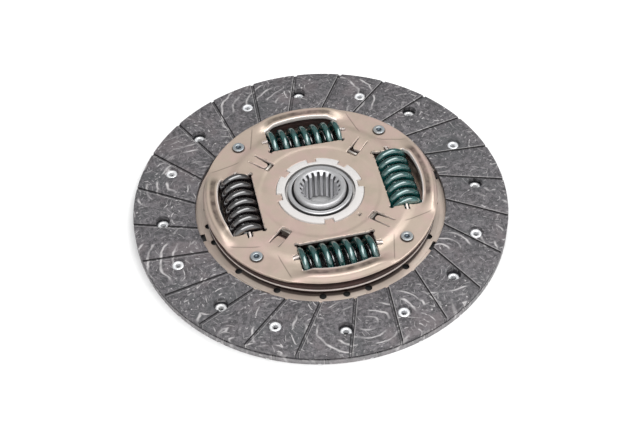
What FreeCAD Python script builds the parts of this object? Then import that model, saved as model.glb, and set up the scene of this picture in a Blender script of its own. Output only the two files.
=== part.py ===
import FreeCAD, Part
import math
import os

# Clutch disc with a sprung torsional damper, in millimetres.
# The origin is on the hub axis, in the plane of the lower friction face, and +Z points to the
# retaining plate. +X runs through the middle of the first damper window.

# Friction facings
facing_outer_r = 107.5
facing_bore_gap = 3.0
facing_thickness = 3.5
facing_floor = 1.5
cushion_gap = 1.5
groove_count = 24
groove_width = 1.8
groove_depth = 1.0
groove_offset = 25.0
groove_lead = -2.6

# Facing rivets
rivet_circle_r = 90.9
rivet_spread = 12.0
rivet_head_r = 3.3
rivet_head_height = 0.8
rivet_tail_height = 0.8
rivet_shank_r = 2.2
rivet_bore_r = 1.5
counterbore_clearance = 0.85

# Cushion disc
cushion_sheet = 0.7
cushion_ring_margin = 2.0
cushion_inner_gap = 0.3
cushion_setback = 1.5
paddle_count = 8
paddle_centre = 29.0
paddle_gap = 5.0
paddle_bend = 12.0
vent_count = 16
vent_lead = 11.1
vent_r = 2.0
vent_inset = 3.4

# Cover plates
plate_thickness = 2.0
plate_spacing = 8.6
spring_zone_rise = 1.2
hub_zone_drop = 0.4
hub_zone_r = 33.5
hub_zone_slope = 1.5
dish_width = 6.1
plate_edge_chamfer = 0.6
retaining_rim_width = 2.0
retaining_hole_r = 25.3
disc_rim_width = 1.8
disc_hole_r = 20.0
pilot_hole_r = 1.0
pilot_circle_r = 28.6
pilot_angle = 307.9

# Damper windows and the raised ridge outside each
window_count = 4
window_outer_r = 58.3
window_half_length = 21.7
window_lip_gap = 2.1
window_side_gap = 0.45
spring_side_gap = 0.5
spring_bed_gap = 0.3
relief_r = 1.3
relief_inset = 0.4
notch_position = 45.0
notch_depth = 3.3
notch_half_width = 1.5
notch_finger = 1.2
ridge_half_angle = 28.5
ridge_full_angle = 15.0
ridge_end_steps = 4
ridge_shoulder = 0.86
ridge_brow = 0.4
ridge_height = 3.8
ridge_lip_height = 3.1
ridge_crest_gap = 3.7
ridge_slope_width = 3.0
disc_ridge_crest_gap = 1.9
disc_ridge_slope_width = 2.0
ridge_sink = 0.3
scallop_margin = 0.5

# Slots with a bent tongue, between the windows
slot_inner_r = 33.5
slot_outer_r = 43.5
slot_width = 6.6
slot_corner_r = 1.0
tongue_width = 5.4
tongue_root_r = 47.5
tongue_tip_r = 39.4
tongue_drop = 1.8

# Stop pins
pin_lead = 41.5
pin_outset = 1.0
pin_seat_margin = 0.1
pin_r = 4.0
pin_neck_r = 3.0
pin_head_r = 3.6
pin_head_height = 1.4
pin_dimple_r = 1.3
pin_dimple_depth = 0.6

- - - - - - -

> [Exercise objective]:
From the first line above through the line that contains "vent_inset = 3.4", quote each line exactly. Output nothing more.

> [Result of the task]:
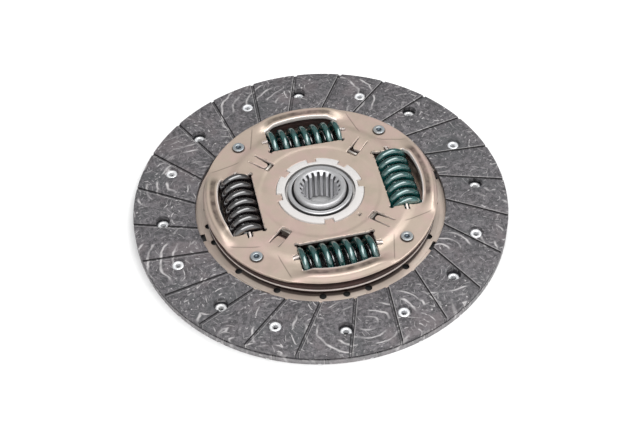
What FreeCAD Python script builds the parts of this object? Then import that model, saved as model.glb, and set up the scene of this picture in a Blender script of its own. Output only the two files.
=== part.py ===
import FreeCAD, Part
import math
import os

# Clutch disc with a sprung torsional damper, in millimetres.
# The origin is on the hub axis, in the plane of the lower friction face, and +Z points to the
# retaining plate. +X runs through the middle of the first damper window.

# Friction facings
facing_outer_r = 107.5
facing_bore_gap = 3.0
facing_thickness = 3.5
facing_floor = 1.5
cushion_gap = 1.5
groove_count = 24
groove_width = 1.8
groove_depth = 1.0
groove_offset = 25.0
groove_lead = -2.6

# Facing rivets
rivet_circle_r = 90.9
rivet_spread = 12.0
rivet_head_r = 3.3
rivet_head_height = 0.8
rivet_tail_height = 0.8
rivet_shank_r = 2.2
rivet_bore_r = 1.5
counterbore_clearance = 0.85

# Cushion disc
cushion_sheet = 0.7
cushion_ring_margin = 2.0
cushion_inner_gap = 0.3
cushion_setback = 1.5
paddle_count = 8
paddle_centre = 29.0
paddle_gap = 5.0
paddle_bend = 12.0
vent_count = 16
vent_lead = 11.1
vent_r = 2.0
vent_inset = 3.4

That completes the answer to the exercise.